Alcuni decenni fa un noto economista agrario, Enzo di Cocco, osservò con preoccupazione che l'urbanizzazione in Italia sottraeva all'agricoltura una consistente percentuale di superficie agraria, per altro quella più fertile e vocata alle culture di pregio.

Carlo Petrini su Republica fa il punto della situazione al 2005, e rileva che dagli anni 50 il consumo di suolo è stato di circa 12 milioni di ettari, ossia 221.745 ettari l'anno. Negli ultimi quindici anni la sottrazione annua è addirittura aumentata a 244.202 ettari.
L'urbanizzazione, che in Italia è meglio definire cementificazione, per la sistematica noncuranza e rispetto dei vincoli della pianificazione territoriale, ha raggiunto, sempre secondo l'editorialista del quotidiano, la punta più alta in Liguria con il 45% della superficie, la Basilicata è la regione dove solo il 5% è stato sottratto al settore primario.
In Italia motivi psicologici e storici hanno sempre indotto il risparmiatore ad investire nel "mattone" anziché in azioni o titoli di stato, per una serie di motivi che sarebbe troppo lungo elencare.
Il fenomeno anche in futuro non subirà rallentamenti anche se la popolazione totale cresce assai meno che in passato e l'economia ed i redditi non aumentano.
Il peso economico e politico dell'industria delle costruzioni, la situazione del debito pubblico che vieta i grandi investimenti infrastrutturali, non consente di ritenere che vi possa essere una inversione di tendenza.
L'Italia è un paese prevalentemente montuoso, le pianure costituiscono solo poco più del 23%. la colline il 42%, le montagne il 35%. I 772 parchi nazionali, regionali, riserve naturali, zone umide, aree protette, coprono l'11% della superficie totale, ossia poco più di 3,3 milioni di ettari. La superficie oggi coltivata, secondo l'ultima stima Inea, è stata nel 2009 di ha 7.251.480, un quarto di quella totale. Nel censimento la SAU era stimata nel 2000 pari a 13.208.846 ettari, ossia quasi il doppio, mentre i boschi erano 4.578.546 ettari. Molte aree collinari e montane, oliveti e pascoli in particolare, sono abbandonate perché lo sfruttamento non è economico; l'attività primaria è oggi concentrata nelle pianure e, nella grande maggioranza, nelle zone più declivi ed accessibili della collina e della montagna, ove prevalgono, in particolare, i vigneti e gli oliveti.
L'agricoltura, afflitta da molti mali di cui si è già fatto menzione, è insidiata da tre parti. Il cemento la priva dei migliori terreni pianeggianti; nelle aree collinari e montane aumentano i vincoli alla coltivazione ed all'allevamento; i mutamenti climatici e gli scarsi investimenti pubblici nella difesa idrogeologica accrescono i rischi delle inondazioni e fanno salire le perdite di fertilità dei terreni agrari.

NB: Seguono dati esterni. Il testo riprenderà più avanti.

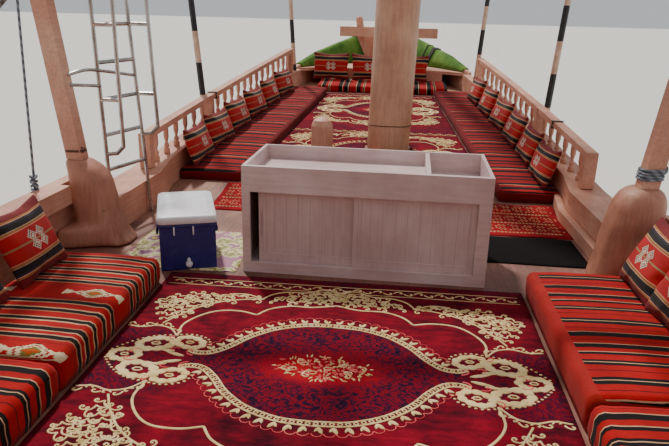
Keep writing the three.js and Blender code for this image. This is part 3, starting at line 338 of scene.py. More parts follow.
BLOCK_BANDS = [(0.000, BLACK), (0.060, CREAM), (0.072, BLACK), (0.084, RED), (0.190, CREAM), (0.200, BLACK),
               (0.262, RED), (0.300, CREAM), (0.310, BLACK), (0.325, CREAM), (0.335, RED), (0.470, BLACK),
               (0.530, CREAM), (0.540, RED)]
mattress_wool = woven_wool("striped_wool_with_diamonds", 0.616, DIAMOND_BANDS, motif=(0.62, 0.428, 0.046))
plain_wool = woven_wool("striped_wool", 0.570, PLAIN_BANDS)
fore_wool = woven_wool("fine_striped_wool", 0.490, FINE_BANDS, border=(0.135, "#7c040c"))
edged_wool = woven_wool("striped_wool_with_a_red_edge", 0.570, PLAIN_BANDS, border=(0.212, "#b8241f"))
bow_wool = woven_wool("blocked_wool", 0.560, BLOCK_BANDS)


def cushion_wool():
    """The same wool, with bands near both edges of the cushion and a stepped cluster on a tan line across the
    middle. The cloth attribute is metres across and up from the middle."""
    material, tree, surface = finish("banded_cushion_wool", Roughness=0.88, Sheen_Weight=0.04)
    place = add(tree, "Attribute", out="Vector", attribute_name="cloth")
    across, up = add(tree, "SeparateXYZ", {"Vector": place}).node.outputs[:2]
    high = add(tree, "Math", (up,), operation="ABSOLUTE")
    share = add(tree, "Math", (high, 0.25), operation="DIVIDE")
    bands = ((0.0, "#a5875c"), (0.020, RED), (0.36, CREAM), (0.38, RED), (0.40, "#b99a4a"), (0.42, BLACK),
             (0.43, CREAM), (0.45, BLACK), (0.60, "#2c2230"), (0.66, CREAM), (0.68, RED), (0.70, "#b99a4a"),
             (0.72, DEEP))
    ground = add(tree, "ValToRGB", {"Fac": share}, bands)
    wide = add(tree, "Math", (across,), operation="ABSOLUTE")
    cell = 0.009
    u = add(tree, "Math", (wide, cell), operation="SNAP")
    v = add(tree, "Math", (high, cell), operation="SNAP")
    # Two small ringed diamonds side by side, above the line and below it
    shifted = add(tree, "Math", (u, 0.036), operation="SUBTRACT")
    near = add(tree, "Math", (shifted,), operation="ABSOLUTE")
    raised = add(tree, "Math", (v, 0.027), operation="SUBTRACT")
    lifted = add(tree, "Math", (raised,), operation="ABSOLUTE")
    body = add(tree, "Math", (near, lifted), operation="ADD")
    ring = add(tree, "Math", (body, 0.06), operation="DIVIDE")
    tones = ((0.0, "#5d8a55"), (0.14, "#e9e4cf"), (0.44, "#17161a"), (0.56, "#e9e4cf"))
    drawn = add(tree, "ValToRGB", {"Fac": ring}, tones)
    inside = add(tree, "Math", (body, 0.040), operation="LESS_THAN")
    slant = add(tree, "Math", (u, v), operation="ADD")
    odd = add(tree, "Math", (slant, 0.018), operation="PINGPONG")
    keep = add(tree, "Math", (odd, 0.0045), operation="GREATER_THAN")
    sparse = add(tree, "Math", (inside, keep), operation="MULTIPLY")
    colour = add(tree, "MixRGB", {"Fac": sparse, "Color1": ground, "Color2": drawn})
    cloudy = add(tree, "TexNoise", {"Vector": place, "Scale": 6.0, "Detail": 5.0})
    tone = add(tree, "ValToRGB", {"Fac": cloudy}, [(0.3, "#cbbfbf"), (0.7, "#ffffff")])
    worn = add(tree, "MixRGB", {"Fac": 0.8, "Color1": colour, "Color2": tone}, blend_type="MULTIPLY")
    relief = add(tree, "Bump", {"Height": weave_height(tree, place, 0.005), "Strength": 0.4, "Distance": 0.0012})
    fill(tree, surface, {"Base Color": worn, "Normal": relief})
    return material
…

L'agricoltura italiana sarà in futuro meno intensiva e questa circostanza fa sì che l'assoggettamento a norme ambientali non ostacola eccessivamente, nelle aree protette, l'attività primaria.

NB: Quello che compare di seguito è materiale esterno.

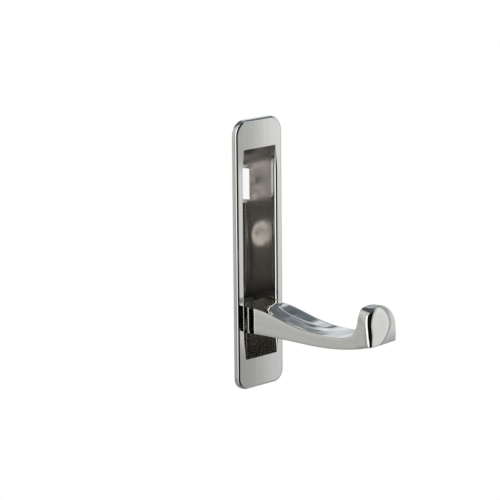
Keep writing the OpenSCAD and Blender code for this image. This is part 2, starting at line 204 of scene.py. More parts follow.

La prima e la terza minaccia appaiono assai più serie. Solo lo stato, sempre che sia intenzionato, potrebbe modificare questa situazione, ma le probabilità che ciò accada sono assai modesta.
Poiché il settore non offre oggi ai giovani prospettive di redditi soddisfacenti, il ricambio generazionale è quasi assente. Inoltre quasi nessuno in Italia entra ex novo in questo settore.  Quando l'età e le malattie, costringono imprenditori ad alzare la bandiera bianca ed a passare ad un altro status, molte aziende debbono chiudere l'attività, molti terreni rimangono così incolti.
L'inadeguatezza della legislazione sull'affitto, il miraggio che spesso diventa realtà, di trasformare terreni ad uso agricolo in aree edificabili induce i proprietari ad attendere. 
Le quotazioni fondiarie salgono sistematicamente, quindi il valore del patrimonio immobiliare aumenta di anno in anno e senza alcuno sforzo, il regime fiscale, assai benevolo con chi possieda la terra, non pesa economicamente.
Di anno in anno quindi la superficie coltivata va diminuendo sia in pianura che nelle aree collinari e montane, calano di conseguenza gli addetti, si riducono le produzioni, declinano i redditi. Nel passato l'abbandono di aree marginali era compensato dalla crescite delle rese unitarie oggi non più possibile.
Una fonte di ricchezza e di occupazione viene a ridursi; la salvaguardia del paesaggio agrario e la cura dei terreni che, specie nella aree collinari e montane, sono funzioni importanti che solo gli agricoltori svolgono, perde consistenza. La società civile ed il paese vedono gradatamente, lentamente dissolversi un bene prezioso, costruito negli ultimi due millenni.